- Given request -
Reproduce the following material exactly, including every line.

- Given data -
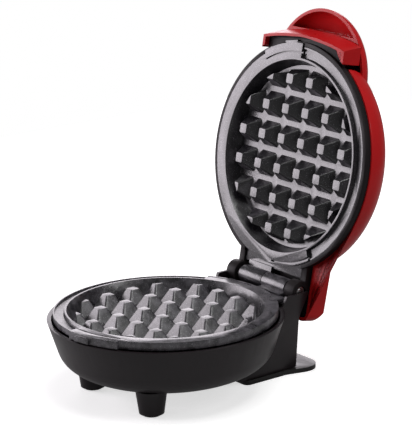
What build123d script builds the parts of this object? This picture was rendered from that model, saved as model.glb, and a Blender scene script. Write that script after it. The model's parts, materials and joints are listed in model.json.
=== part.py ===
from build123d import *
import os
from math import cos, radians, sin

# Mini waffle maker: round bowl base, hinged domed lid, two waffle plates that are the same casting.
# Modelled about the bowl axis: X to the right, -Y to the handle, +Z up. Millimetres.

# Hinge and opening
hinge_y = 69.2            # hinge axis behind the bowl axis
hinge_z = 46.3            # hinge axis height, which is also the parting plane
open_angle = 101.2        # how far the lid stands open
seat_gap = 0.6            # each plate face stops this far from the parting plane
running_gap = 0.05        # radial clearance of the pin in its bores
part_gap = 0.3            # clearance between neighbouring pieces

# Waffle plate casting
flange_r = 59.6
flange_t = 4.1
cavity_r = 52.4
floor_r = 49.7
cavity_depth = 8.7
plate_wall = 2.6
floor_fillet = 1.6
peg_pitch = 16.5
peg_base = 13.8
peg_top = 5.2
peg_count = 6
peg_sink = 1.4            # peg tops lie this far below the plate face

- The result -
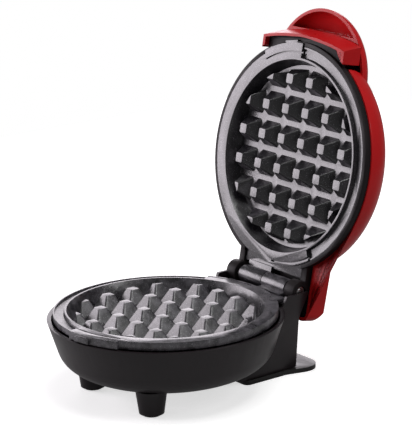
What build123d script builds the parts of this object? This picture was rendered from that model, saved as model.glb, and a Blender scene script. Write that script after it. The model's parts, materials and joints are listed in model.json.
=== part.py ===
from build123d import *
import os
from math import cos, radians, sin

# Mini waffle maker: round bowl base, hinged domed lid, two waffle plates that are the same casting.
# Modelled about the bowl axis: X to the right, -Y to the handle, +Z up. Millimetres.

# Hinge and opening
hinge_y = 69.2            # hinge axis behind the bowl axis
hinge_z = 46.3            # hinge axis height, which is also the parting plane
open_angle = 101.2        # how far the lid stands open
seat_gap = 0.6            # each plate face stops this far from the parting plane
running_gap = 0.05        # radial clearance of the pin in its bores
part_gap = 0.3            # clearance between neighbouring pieces

# Waffle plate casting
flange_r = 59.6
flange_t = 4.1
cavity_r = 52.4
floor_r = 49.7
cavity_depth = 8.7
plate_wall = 2.6
floor_fillet = 1.6
peg_pitch = 16.5
peg_base = 13.8
peg_top = 5.2
peg_count = 6
peg_sink = 1.4            # peg tops lie this far below the plate face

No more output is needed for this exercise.